Information provided |
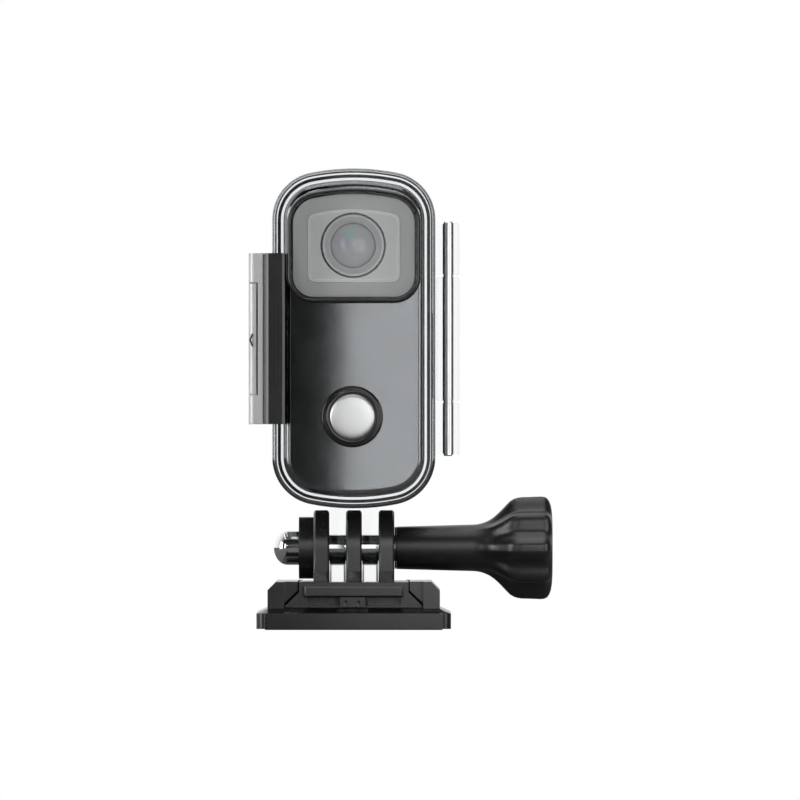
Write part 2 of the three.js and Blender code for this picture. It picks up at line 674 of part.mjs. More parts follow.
const innerLens = () =>
  lensTurned([[0, -8.95], [2.4, -8.65], [3.6, -8.2], [4.2, -7.8], [4.2, -7.1], [0, -7.1]], 24);

const rearLens = () =>
  lensTurned([[0, -3.2], [2.4, -3], [2.9, -2.8], [2.9, -2], [0, -2]], 16);

function lensBarrel() {
  return lensTurned([
    [4.9, -9.1], [5.5, -9.1], [5.5, -0.2], [3, -0.2], [3, -1.9], [3, -3.4], [2.2, -4.5],
    [2.2, -6.2], [3.6, -7.05], [4.3, -7.05], [4.3, -8.2], [4.9, -9.1],
  ], 24);
}

const sensorChip = () => box(-3.6, 3.4, 0, 0.8, 70, 76);
const sensorBoard = () => box(-6.1, 5.9, 0.85, 1.85, 67, 79);
const mainBoard = () => box(-7.2, 7.2, -6.15, -5.05, 32, 62);
const processor = () => box(-4, 4, -5, -4, 48, 56);
const memoryCard = () => box(-5.5, 5.5, 2, 3, 57.5, 65.5);

function battery() {
  const section = roundedRect(7, 12.5, 1.2, 3).map((p) => new THREE.Vector2(p.x, p.y + 41.5));
  return plateY(section, -3.6, 8);
}

const buttonSwitch = () =>
  box(BUTTON.x - 2, BUTTON.x + 2, -7.2, -6.2, BUTTON.z - 2, BUTTON.z + 2);

function cameraButton() {
  const profile = [[0, -10.35], [2.5, -10.35], [2.5, -8.45], [3.2, -8.45], [3.2, -8], [0, -8]];
  return turnedY(profile, BUTTON, 24);
}

// ---- The assembly

place("adhesive_pad", adhesivePad(), "foam");
place("mount_base", mountBase(), "black");
place("buckle", buckle(), "black");
place("captive_nut", captiveNut(), "chrome");
place("thrust_washer", washer(), "black");
place("screw_stud", stud(), "chrome");
place("screw_knob", knob(), "blackGloss");
place("front_shell", frontShell(), "clear");
place("lens_window", lensWindow(), "clear");
place("window_frame", windowFrame(), "blackGloss");
place("window_gasket", windowGasket(), "rubber");
place("hinge_pin", hingePin(), "steel");
place("rear_door", rearDoor(), "clear");
place("door_gasket", doorGasket(), "rubber");
place("door_cushion", doorCushion(), "foam");
place("latch_catch", latchCatch(), "blackGloss");
place("latch_clip", latchClip(), "grey");
place("latch_pin", latchPin(), "steel");
place("lock_slider", lockSlider(), "grey");
place("slider_mark", sliderMark(), "black");
place("button_collar", buttonCollar(), "blackGloss");
place("button_o_ring", oRing(), "rubber");
place("button_cap", buttonCap(), "steel");
place("button_stem", buttonStem(), "steel");
place("button_spring", buttonSpring(), "steel");
place("stem_clip", stemClip(), "steel");
place("camera_front_shell", cameraFrontShell(), "cameraBody");
place("camera_rear_shell", cameraRearShell(), "cameraBody");
SCREWS.forEach((spot, i) => place(`camera_screw_${i + 1}`, cameraScrew(spot), "steel"));
place("port_cover", portCover(), "black");
place("lens_panel", lensPanel(), "panel");
place("lens_mask", lensMask(), "blackGloss");
place("lens_ring", lensRing(), "blackGloss");
place("front_glass", frontGlass(), "lens");
place("inner_lens", innerLens(), "lens");
place("rear_lens", rearLens(), "lens");
place("lens_barrel", lensBarrel(), "black");
place("sensor_chip", sensorChip(), "board");
place("sensor_board", sensorBoard(), "board");
place("main_board", mainBoard(), "board");
place("processor", processor(), "black");
place("battery", battery(), "battery");
place("memory_card", memoryCard(), "black");
place("button_switch", buttonSwitch(), "black");
place("camera_button", cameraButton(), "rubber");

export default group;
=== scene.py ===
"""A thumb-size action camera in its clear waterproof case, on a quick-release buckle and a base.

Lengths in this script are millimetres in the frame of the CAD part. They become metres as meshes are made.
"""

import math

import bmesh
import bpy
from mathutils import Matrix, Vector


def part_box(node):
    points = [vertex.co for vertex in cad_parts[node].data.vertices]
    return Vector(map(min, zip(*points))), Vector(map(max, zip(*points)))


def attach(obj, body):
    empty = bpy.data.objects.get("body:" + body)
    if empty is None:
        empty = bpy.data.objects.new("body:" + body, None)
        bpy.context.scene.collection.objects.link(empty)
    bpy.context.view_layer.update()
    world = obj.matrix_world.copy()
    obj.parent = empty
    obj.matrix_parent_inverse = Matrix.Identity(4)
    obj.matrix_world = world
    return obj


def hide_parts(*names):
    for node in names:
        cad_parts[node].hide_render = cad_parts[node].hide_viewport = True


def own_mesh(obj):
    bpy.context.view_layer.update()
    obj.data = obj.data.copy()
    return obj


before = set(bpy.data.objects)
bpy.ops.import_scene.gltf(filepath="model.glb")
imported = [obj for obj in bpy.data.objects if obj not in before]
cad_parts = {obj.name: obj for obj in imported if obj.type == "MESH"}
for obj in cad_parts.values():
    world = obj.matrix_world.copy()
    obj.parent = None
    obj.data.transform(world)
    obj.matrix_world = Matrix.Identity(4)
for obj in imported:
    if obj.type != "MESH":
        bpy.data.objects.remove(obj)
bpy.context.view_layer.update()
MM = 0.001
FLAT = math.inf


class Span:
    """The box of a CAD node at rest, in millimetres."""

    def __init__(self, node):
        low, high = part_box(node)
        self.x0, self.y0, self.z0 = (c / MM for c in low)
        self.x1, self.y1, self.z1 = (c / MM for c in high)
        self.cx = (self.x0 + self.x1) / 2
        self.cy = (self.y0 + self.y1) / 2
        self.cz = (self.z0 + self.z1) / 2


# ---- Places and sizes read from the frame

shell_box = Span("front_shell")
door_box = Span("rear_door")
gasket_box = Span("door_gasket")
cushion_box = Span("door_cushion")
bezel_box = Span("window_frame")
pane_box = Span("lens_window")
window_seal_box = Span("window_gasket")
body_box = Span("camera_front_shell")
back_box = Span("camera_rear_shell")
mask_box = Span("lens_mask")
ring_box = Span("lens_ring")
glass_box = Span("front_glass")
inner_box = Span("inner_lens")
collar_box = Span("button_collar")
cap_box = Span("button_cap")
hinge_pin_box = Span("hinge_pin")
latch_pin_box = Span("latch_pin")
clip_box = Span("latch_clip")
slider_box = Span("lock_slider")
catch_box = Span("latch_catch")
nut_box = Span("captive_nut")
stud_box = Span("screw_stud")
knob_box = Span("screw_knob")

LENS = (ring_box.cx, ring_box.cz)
BUTTON = (collar_box.cx, collar_box.cz)
HINGE = (hinge_pin_box.cx, hinge_pin_box.cy)
LATCH_PIVOT = (latch_pin_box.cx, latch_pin_box.cy)
TILT_Z = stud_box.cz
SPLIT = gasket_box.y0
BODY_INSET = body_box.x0 - shell_box.x0

# ---- Driving sizes of the visual model

CASE_WALL = 1.9
BODY_WALL = 1.3
CASE_FACE = -12.5
CASE_SIDE = 15.52
BEZEL_LAP = 1.3
WINDOW_POCKET = 1.4
SEAL_INSETS = (0.95, 1.58)
END_KNUCKLES = ((33.2, 43.2), (67.4, 77.4))
MIDDLE_KNUCKLE = (43.45, 67.15)
KNUCKLE_R = 2.2
FRONT_WEB = (-1.9, -0.1)
DOOR_WEB = (0.1, 2.1)
LATCH_LUGS = ((45, 49), (61.5, 65.5))
LUG_R = 1.45
LATCH_BORE = 0.75
CLEAR_FINGERS = (-3.1, 3.1)
CLEAR_FINGER = {"thick": 3.0, "r": 7.2, "rear": 3.9, "root": 24.2, "soft": 0.35}
SCREW_R = 2.5
NUT_R = 3.25
NUT_ACROSS = 8
LINE_OUTSET = 0.38
RIM_R = 6.15
GLASS_R = 5.38
INNER_GLASS_R = 4.2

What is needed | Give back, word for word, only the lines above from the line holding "SCREWS.forEach((spot, i) =>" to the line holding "cad_parts[node].hide_render = cad_parts[node].hide_viewport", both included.

Task output |
SCREWS.forEach((spot, i) => place(`camera_screw_${i + 1}`, cameraScrew(spot), "steel"));
place("port_cover", portCover(), "black");
place("lens_panel", lensPanel(), "panel");
place("lens_mask", lensMask(), "blackGloss");
place("lens_ring", lensRing(), "blackGloss");
place("front_glass", frontGlass(), "lens");
place("inner_lens", innerLens(), "lens");
place("rear_lens", rearLens(), "lens");
place("lens_barrel", lensBarrel(), "black");
place("sensor_chip", sensorChip(), "board");
place("sensor_board", sensorBoard(), "board");
place("main_board", mainBoard(), "board");
place("processor", processor(), "black");
place("battery", battery(), "battery");
place("memory_card", memoryCard(), "black");
place("button_switch", buttonSwitch(), "black");
place("camera_button", cameraButton(), "rubber");

export default group;
=== scene.py ===
"""A thumb-size action camera in its clear waterproof case, on a quick-release buckle and a base.

Lengths in this script are millimetres in the frame of the CAD part. They become metres as meshes are made.
"""

import math

import bmesh
import bpy
from mathutils import Matrix, Vector


def part_box(node):
    points = [vertex.co for vertex in cad_parts[node].data.vertices]
    return Vector(map(min, zip(*points))), Vector(map(max, zip(*points)))


def attach(obj, body):
    empty = bpy.data.objects.get("body:" + body)
    if empty is None:
        empty = bpy.data.objects.new("body:" + body, None)
        bpy.context.scene.collection.objects.link(empty)
    bpy.context.view_layer.update()
    world = obj.matrix_world.copy()
    obj.parent = empty
    obj.matrix_parent_inverse = Matrix.Identity(4)
    obj.matrix_world = world
    return obj


def hide_parts(*names):
    for node in names:
        cad_parts[node].hide_render = cad_parts[node].hide_viewport = True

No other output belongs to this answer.